Sulle sue tele, l’artista Domenico Cantatore, descrive figure di compaesani, che ferme nella sua memoria, si affacciano, quasi filmicamente, momento dopo momento, e ne coglie nel corpo e sul volto, la stanchezza del lavoro, descrivendo dipingendo il soggetto in posizioni diverse, non è facile leggere il dolore e la fatica sui volti dei contadini del Sud, se una lacrima scivola tra le rughe di un viso rugoso, è solo una goccia di sudore, che scende a rinfreascare il volto.
L’artista, Domenico Cantatore, coglie il composto dolore della gente del Sud, un dolore il nostro, che non coinvolge il corpo, ma scruta solo minuziosamente i volti e gli occhi, che si offrono alla creatività dell’artista essere un accorato pianto, ma una attestazione, che senza essere un accorato
lamento
Tre, solo tre giorni, colmi d’incontri, di riunioni, d’impegni diversi, senza poter rubare due ore, per fermarsi a rimirare in quelle grandi sale le opere del maestro Domenico Cantatore, tre giorni a Reggio Emilia,
Uno spazio limitato nel tardo pomeriggio, dopo una mattinata dedicata all’evento, una visita al Duomo romano-gotico lombardo del 12° secolo riservando il pomeriggio del giorno dopo a una visita al Palazzo di diamante
Una mostra a Ferrara
Nelle brevi e strette strade assolate dei paesi del Sud, ancor’oggi, nella penombra delle case abbacinate dal sole, immobili figure, esili e taciturne, si stagliano sui muri e fanno ombra, i volti severi e l’eterna malinconia negli occhi, che guardano lontano, in special modo delle donne in attesa, di chi forse non tornerà più.

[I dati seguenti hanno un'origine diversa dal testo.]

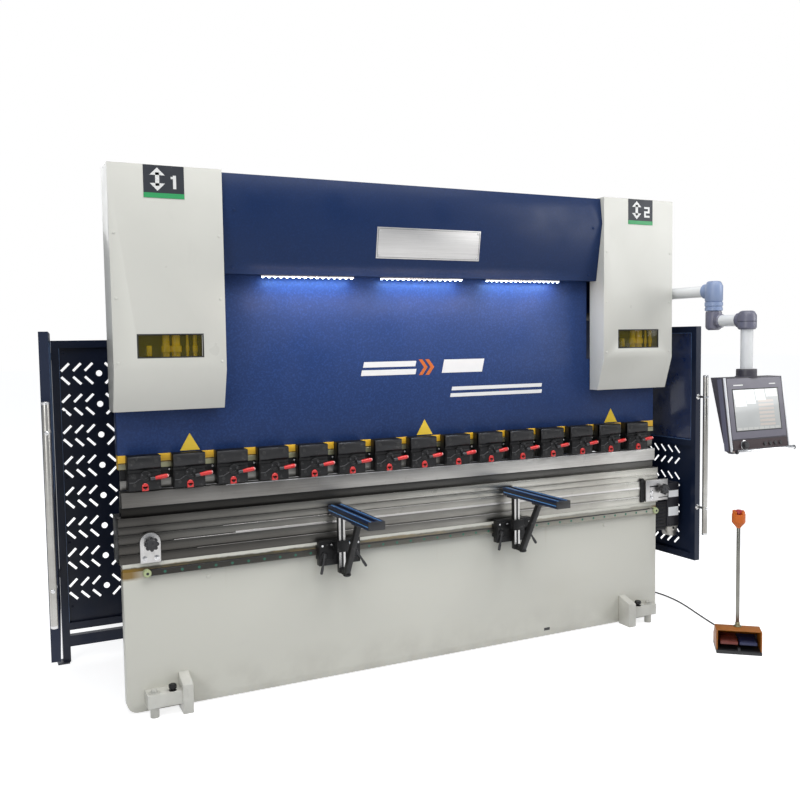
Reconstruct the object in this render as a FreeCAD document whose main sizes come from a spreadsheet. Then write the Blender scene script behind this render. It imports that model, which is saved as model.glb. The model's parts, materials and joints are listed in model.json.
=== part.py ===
# Hydraulic press brake, about 3.2 m between the ends of its bed, standing on its own floor lugs.
# The frame is +X to the operator's right, +Y to the rear, +Z up from the floor.
# The origin is on the floor at the centre of the four anchor holes.
import FreeCAD, Part
import math
import os
import Sketcher

doc = FreeCAD.newDocument("press_brake")

# Driving dimensions, in millimetres and degrees
SIZES = {
    # anchor holes of the floor lugs
    "anchor_pitch_y": 1580,
    "anchor_outset": 125,
    "anchor_bore": 26,
    "anchor_ahead": 60,
    # front plate of the bed
    "bed_length": 3200,
    "apron_thick": 60,
    "apron_foot_gap": 9,
    "apron_top": 722,
    "apron_corner": 50,
    # grooved table on the bed
    "table_reach": 13,
    "table_rise": 216,
    "table_depth": 160,
    "groove_high": 9,
    "groove_deep": 10,
    # die and what it stands in
    "die_seat_rise": 48,
    "die_seat_depth": 64,
    "die_rise": 71,
    "die_depth": 70,
    "die_back": 6,
    "die_vee": 36,
    "tool_end_inset": 7,
    # ram, punch and clamps
    "tool_gap": 9,
    "punch_rise": 44,
    "punch_thick": 20,
    "punch_nose": 5,
    "clamp_seat_rise": 53,
    "strip_rise": 66,
    "strip_depth": 50,
    "ram_back": 31,
    "ram_thick": 70,
    "ram_skirt_rise": 391,
    "ram_neck_room": 20,
    "ram_neck_drop": 95,
    "stroke": 200,
    "clamp_count": 15,
    "clamp_left_inset": 109,
    "clamp_right_inset": 176,
    "clamp_wide": 150,
    "clamp_front": 71,
    "clamp_lip": 14,
    "lever_bore": 14,
    "lever_reach": 70,
    "tab_wide": 40,
    "tab_rise": 26,
    "tab_thick": 8,
    # side frames
    "frame_inset": 290,
    "frame_thick": 50,
    "frame_rear": 1560,
    "frame_top": 2545,
    "throat_back": 480,
    "jaw_depth": 350,
    "frame_nose": 140,
    "ledge_room": 30,
    "cylinder_headroom": 105,
    "frame_notch": 200,
    "frame_chamfer": 300,
    "belly_rise": 120,
    "belly_front": 420,
    "belly_rear": 1260,
    # floor lugs
    "gusset_reach": 100,
    "gusset_front_rise": 140,
    "gusset_back_rise": 174,
    "lug_reach": 160,
    "lug_low": 53,
    "lug_thick": 62,
    "lug_depth": 95,
    "lug_lead": 35,
    "sleeve_wall": 8,
    # cylinders and rods
    "cylinder_bore": 101,
    "cylinder_out": 230,
    "flange_rise": 46,
    "rod_out": 100,
    "rod_engaged": 60,
    "guide_gap": 0.4,
    "guide_wide": 90,
    "guide_inset": 8,
    # covers over the cylinders
    "cover_outset": 22,
    "cover_lap": 200,
    "cover_front": 105,
    "cover_sheet": 4,
    "cover_crease_rise": 185,
    "cover_room": 9,
    "cover_low_back": 58,
    "cover_flank_out": 80,
    "cover_flank_in": 25,
    "window_wide": 293,
    "window_rise": 102,
    "window_above": 62,
    "window_lap": 12,
    # hood between the covers
    "hood_drop": 3,
    "hood_brow": 142,
    "hood_fall": 326,
    "hood_top_ahead": 72,
    "hood_crease_ahead": 90,
    "hood_low_ahead": 35,
    "hood_lip": 50,
    "hood_sheet": 4,
    "led_rise": 10,
    "led_depth": 16,
    "led_length": 490,
    "led_pitch": 638,
    "led_shift": -22,
    # tie beams, tank and cabinet
    "tie_deep": 160,
    "tie_high": 200,
    "upper_tie_deep": 402,
    "rear_tie_low": 160,
    "tank_front": 360,
    "tank_depth": 620,
    "tank_fall": 260,
    "tank_rise": 390,
    "tank_lid": 12,
    "pump_out": 240,
    "pump_length": 420,
    "pump_foot": 20,
    "gauge_front": 620,
    "gauge_deep": 90,
    "gauge_low": 900,
    "gauge_high": 90,
    "finger_wide": 50,
    "finger_long": 150,
    "finger_at": 520,
    "cabinet_wide": 320,
    "cabinet_deep": 520,
    "cabinet_rise": 900,
    "cabinet_low": 620,
    "cabinet_front": 960,
    # rail and its stops
    "rail_left": 1478,
    "rail_right": 1563,
    "rail_high": 28,
    "rail_thick": 22,
    "rail_drop": 47,
    "stop_out": 36,
    # sheet supports
    "support_left_x": -537,
    "support_right_x": 516,
    "carriage_wide": 224,
    "carriage_high": 127,
    "carriage_thick": 38,
    "carriage_drop": 2,
    "slide_gap": 0.3,
    "post_wide": 33,
    "post_length": 300,
    "post_drop": 40,
    "jaw_wall": 16,
    "jaw_high": 56,
    "arm_wide": 84,
    "arm_high": 40,
    "arm_length": 510,
        "brace_wide": 26,
    "brace_top_ahead": 325,
    "brace_low_ahead": 162,
    "brace_thick": 28,
    "support_arm_gap": 12,
    # brackets at the ends of the table
    "bracket_wide": 95,
    "bracket_high": 143,
    "bracket_thick": 22,
    "bracket_inset": 79,
    "end_plate_lap": 97,
    "end_plate_reach": 76,
    "end_plate_drop": 72,
    "end_plate_high": 131,
    "end_knob_reach": 20,
    "end_knob_rise": 74,
    "knob_out": 68,
    "knob_stem": 18,
    "knob_thick": 30,
    # crowning drive at the right end
    "drive_body_wide": 82,
    "drive_body_high": 186,
    "drive_body_low": 541,
    "drive_box_wide": 96,
    "drive_box_high": 272,
    "drive_box_low": 561,
    "drive_deep": 110,
    # side guards
    "guard_plane": 900,
    "guard_reach": 440,
    "guard_bar": 40,
    "guard_sheet": 3,
    "guard_top": 1770,
    "guard_sheet_low": 217,
    "guard_rail_low": 85,
    "slot_long": 58,
    "slot_wide": 13,
    "slot_row": 170,
    "slot_column": 61,
    "slot_rows": 8,
    "slot_top_row": 1588,
    "slot_split": 32,
    "slot_round": 34,
    "slot_middle": 195,
    "slot_first": 74,
    "leaf_top_row": 990,
    "leaf_length": 940,
    "leaf_low": 346,
    "leaf_rise": 1460,
    "leaf_mid": 1080,
    "leaf_rows": 4,
    "leaf_hinge_gap": 25,
    "hinge_out": 24,
    "hinge_high": 80,
    "hinge_inset": 140,
    "left_leaf_angle": 5,
    "right_leaf_angle": 1.4,
    "handle_out": 32,
    "handle_low": 520,
    "handle_rise": 983,
    "handle_gap": 60,
    "handle_stud": 14,
    "handle_stud_low": 164,
    "handle_stud_pitch": 688,
    # pendant arm
    "arm_tube": 66,
    "arm_outset": 78,
    "arm_axis_high": 2005,
    "arm_root": 210,
    "elbow_ahead": 362,
    "elbow_out": 104,
    "elbow_drop": 174,
    "arm_swing": 247,
    "tail_tube_drop": 271,
    "collar_out": 110,
    "collar_high": 44,
    # pendant
    "pendant_wide": 436,
    "pendant_high": 408,
    "pendant_deep": 100,
    "pendant_foot_deep": 46,
    "pendant_lean": 62,
    "screen_wide": 340,
    "screen_high": 226,
    "screen_drop": 66,
    "grip_out": 22,
    "grip_ahead": 30,
    # pedal station
    "pedal_x": 1593,
    "pedal_ahead": 666,
    "pedal_turn": 40,
    "pedal_wide": 236,
    "pedal_deep": 190,
    "pedal_plate": 16,
    "pedal_hood_high": 129,
    "pedal_roof_back": 20,
    "pedal_hood_wall": 6,
    "treadle_wide": 92,
    "treadle_long": 140,
    "treadle_thick": 12,
    "treadle_high": 62,
    "treadle_gap": 8,
    "treadle_pin": 10,
    "treadle_eye": 20,
    "pin_play": 0.3,
    "stand_out": 20,
    "stand_high": 690,
    "stop_box": 71,
    "stop_box_high": 90,
    "stop_head": 40,
    "stop_stem": 12,
    "stop_well": 30,
    "stop_travel": 4,
    # pedal lead
    "lead_out": 9,
    "lead_lift": 0.5,
    "lead_room": 0.2,
    "gland_back": 1006,
    "gland_high": 150,
}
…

Volti retinati da rughe trasversali, che s’incrociano al mento, dove spesso nell’incavo naturale si ferma una lacrima, che silenziosa e involontaria scivola lentamente dalle pupille socchiuse, che nascondono ancora sogni mai realizzati.
Forse gli occhi si chiudono, per riparare l’iride dalla luce violenta del sole, che colpisce la fragile pupilla.